"""
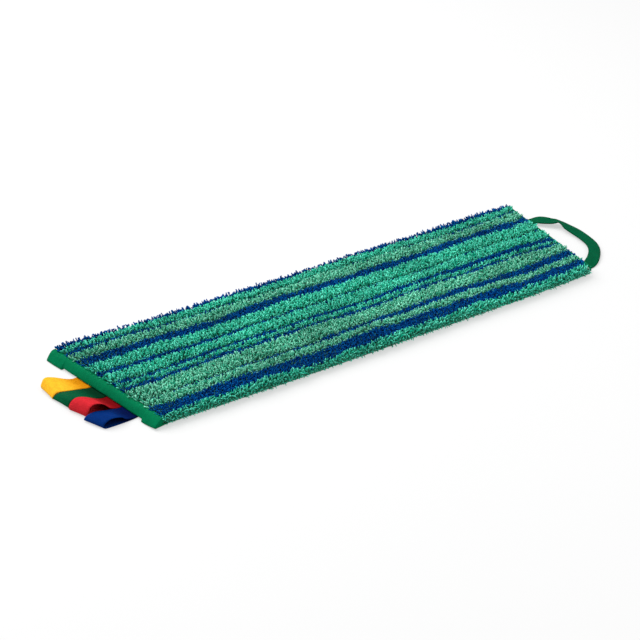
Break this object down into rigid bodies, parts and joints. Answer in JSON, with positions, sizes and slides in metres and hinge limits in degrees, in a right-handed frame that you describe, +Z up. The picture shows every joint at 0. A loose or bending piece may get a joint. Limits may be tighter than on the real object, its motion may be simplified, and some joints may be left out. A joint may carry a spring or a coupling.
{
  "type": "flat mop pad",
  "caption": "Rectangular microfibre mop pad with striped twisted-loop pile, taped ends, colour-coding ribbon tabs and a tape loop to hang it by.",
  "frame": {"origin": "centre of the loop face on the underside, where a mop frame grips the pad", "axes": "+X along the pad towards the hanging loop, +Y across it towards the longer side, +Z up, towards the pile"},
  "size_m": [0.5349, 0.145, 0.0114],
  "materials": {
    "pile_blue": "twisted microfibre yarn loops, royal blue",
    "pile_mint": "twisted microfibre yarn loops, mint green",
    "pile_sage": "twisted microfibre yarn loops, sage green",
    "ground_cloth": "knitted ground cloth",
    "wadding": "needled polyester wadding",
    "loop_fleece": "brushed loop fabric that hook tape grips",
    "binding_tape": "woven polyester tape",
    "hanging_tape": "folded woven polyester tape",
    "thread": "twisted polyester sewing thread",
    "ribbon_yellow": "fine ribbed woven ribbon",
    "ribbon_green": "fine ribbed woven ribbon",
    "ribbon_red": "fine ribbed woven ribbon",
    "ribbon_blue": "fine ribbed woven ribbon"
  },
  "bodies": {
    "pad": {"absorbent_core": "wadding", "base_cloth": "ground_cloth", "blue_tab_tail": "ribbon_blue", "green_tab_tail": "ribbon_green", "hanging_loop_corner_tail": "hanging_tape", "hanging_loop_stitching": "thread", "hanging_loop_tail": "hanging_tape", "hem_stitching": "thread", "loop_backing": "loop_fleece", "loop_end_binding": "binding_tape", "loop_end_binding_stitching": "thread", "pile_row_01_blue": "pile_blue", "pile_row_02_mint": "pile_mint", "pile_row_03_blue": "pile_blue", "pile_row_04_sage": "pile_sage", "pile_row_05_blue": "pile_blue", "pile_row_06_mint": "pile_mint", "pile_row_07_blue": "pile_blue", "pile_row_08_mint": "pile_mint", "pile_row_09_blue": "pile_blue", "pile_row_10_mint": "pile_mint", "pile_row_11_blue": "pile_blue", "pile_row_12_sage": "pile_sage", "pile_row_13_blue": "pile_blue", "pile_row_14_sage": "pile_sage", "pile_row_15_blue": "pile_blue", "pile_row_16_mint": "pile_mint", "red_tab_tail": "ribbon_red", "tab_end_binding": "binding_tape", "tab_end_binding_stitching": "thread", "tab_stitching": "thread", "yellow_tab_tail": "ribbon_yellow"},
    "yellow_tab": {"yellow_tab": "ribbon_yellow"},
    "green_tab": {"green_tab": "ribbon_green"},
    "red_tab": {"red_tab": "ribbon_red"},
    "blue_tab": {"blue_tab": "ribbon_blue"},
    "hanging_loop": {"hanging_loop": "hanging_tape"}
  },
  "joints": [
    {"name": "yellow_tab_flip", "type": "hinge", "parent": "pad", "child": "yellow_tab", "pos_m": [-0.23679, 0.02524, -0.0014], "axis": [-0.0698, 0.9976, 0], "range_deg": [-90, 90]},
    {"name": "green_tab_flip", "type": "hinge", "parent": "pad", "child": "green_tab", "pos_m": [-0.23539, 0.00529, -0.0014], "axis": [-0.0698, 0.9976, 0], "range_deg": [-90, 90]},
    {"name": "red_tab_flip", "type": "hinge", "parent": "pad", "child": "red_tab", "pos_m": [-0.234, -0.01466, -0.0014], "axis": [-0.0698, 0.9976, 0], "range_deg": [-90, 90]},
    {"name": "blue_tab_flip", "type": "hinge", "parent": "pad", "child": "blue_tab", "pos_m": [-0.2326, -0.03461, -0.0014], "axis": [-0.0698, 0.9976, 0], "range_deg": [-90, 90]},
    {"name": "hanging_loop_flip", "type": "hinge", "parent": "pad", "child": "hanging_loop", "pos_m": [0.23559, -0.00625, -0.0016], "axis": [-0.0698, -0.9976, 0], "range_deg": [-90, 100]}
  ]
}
"""
Give back each line above precisely as it stands.

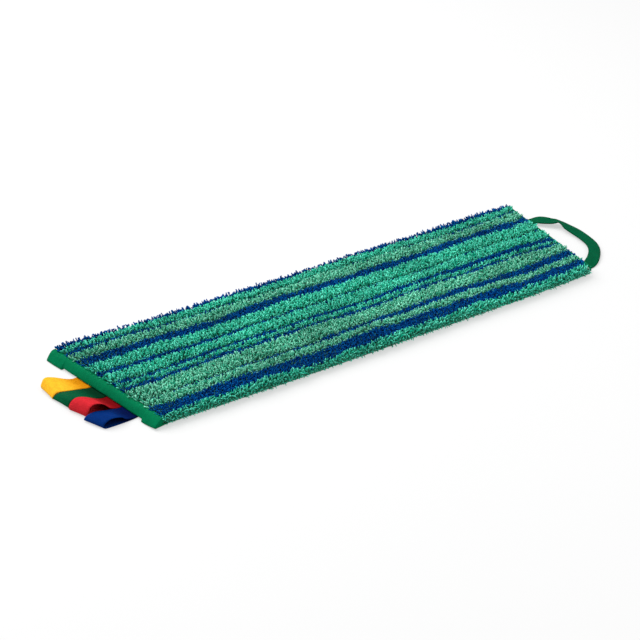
Break this object down into rigid bodies, parts and joints. Answer in JSON, with positions, sizes and slides in metres and hinge limits in degrees, in a right-handed frame that you describe, +Z up. The picture shows every joint at 0. A loose or bending piece may get a joint. Limits may be tighter than on the real object, its motion may be simplified, and some joints may be left out. A joint may carry a spring or a coupling.
{
  "type": "flat mop pad",
  "caption": "Rectangular microfibre mop pad with striped twisted-loop pile, taped ends, colour-coding ribbon tabs and a tape loop to hang it by.",
  "frame": {"origin": "centre of the loop face on the underside, where a mop frame grips the pad", "axes": "+X along the pad towards the hanging loop, +Y across it towards the longer side, +Z up, towards the pile"},
  "size_m": [0.5349, 0.145, 0.0114],
  "materials": {
    "pile_blue": "twisted microfibre yarn loops, royal blue",
    "pile_mint": "twisted microfibre yarn loops, mint green",
    "pile_sage": "twisted microfibre yarn loops, sage green",
    "ground_cloth": "knitted ground cloth",
    "wadding": "needled polyester wadding",
    "loop_fleece": "brushed loop fabric that hook tape grips",
    "binding_tape": "woven polyester tape",
    "hanging_tape": "folded woven polyester tape",
    "thread": "twisted polyester sewing thread",
    "ribbon_yellow": "fine ribbed woven ribbon",
    "ribbon_green": "fine ribbed woven ribbon",
    "ribbon_red": "fine ribbed woven ribbon",
    "ribbon_blue": "fine ribbed woven ribbon"
  },
  "bodies": {
    "pad": {"absorbent_core": "wadding", "base_cloth": "ground_cloth", "blue_tab_tail": "ribbon_blue", "green_tab_tail": "ribbon_green", "hanging_loop_corner_tail": "hanging_tape", "hanging_loop_stitching": "thread", "hanging_loop_tail": "hanging_tape", "hem_stitching": "thread", "loop_backing": "loop_fleece", "loop_end_binding": "binding_tape", "loop_end_binding_stitching": "thread", "pile_row_01_blue": "pile_blue", "pile_row_02_mint": "pile_mint", "pile_row_03_blue": "pile_blue", "pile_row_04_sage": "pile_sage", "pile_row_05_blue": "pile_blue", "pile_row_06_mint": "pile_mint", "pile_row_07_blue": "pile_blue", "pile_row_08_mint": "pile_mint", "pile_row_09_blue": "pile_blue", "pile_row_10_mint": "pile_mint", "pile_row_11_blue": "pile_blue", "pile_row_12_sage": "pile_sage", "pile_row_13_blue": "pile_blue", "pile_row_14_sage": "pile_sage", "pile_row_15_blue": "pile_blue", "pile_row_16_mint": "pile_mint", "red_tab_tail": "ribbon_red", "tab_end_binding": "binding_tape", "tab_end_binding_stitching": "thread", "tab_stitching": "thread", "yellow_tab_tail": "ribbon_yellow"},
    "yellow_tab": {"yellow_tab": "ribbon_yellow"},
    "green_tab": {"green_tab": "ribbon_green"},
    "red_tab": {"red_tab": "ribbon_red"},
    "blue_tab": {"blue_tab": "ribbon_blue"},
    "hanging_loop": {"hanging_loop": "hanging_tape"}
  },
  "joints": [
    {"name": "yellow_tab_flip", "type": "hinge", "parent": "pad", "child": "yellow_tab", "pos_m": [-0.23679, 0.02524, -0.0014], "axis": [-0.0698, 0.9976, 0], "range_deg": [-90, 90]},
    {"name": "green_tab_flip", "type": "hinge", "parent": "pad", "child": "green_tab", "pos_m": [-0.23539, 0.00529, -0.0014], "axis": [-0.0698, 0.9976, 0], "range_deg": [-90, 90]},
    {"name": "red_tab_flip", "type": "hinge", "parent": "pad", "child": "red_tab", "pos_m": [-0.234, -0.01466, -0.0014], "axis": [-0.0698, 0.9976, 0], "range_deg": [-90, 90]},
    {"name": "blue_tab_flip", "type": "hinge", "parent": "pad", "child": "blue_tab", "pos_m": [-0.2326, -0.03461, -0.0014], "axis": [-0.0698, 0.9976, 0], "range_deg": [-90, 90]},
    {"name": "hanging_loop_flip", "type": "hinge", "parent": "pad", "child": "hanging_loop", "pos_m": [0.23559, -0.00625, -0.0016], "axis": [-0.0698, -0.9976, 0], "range_deg": [-90, 100]}
  ]
}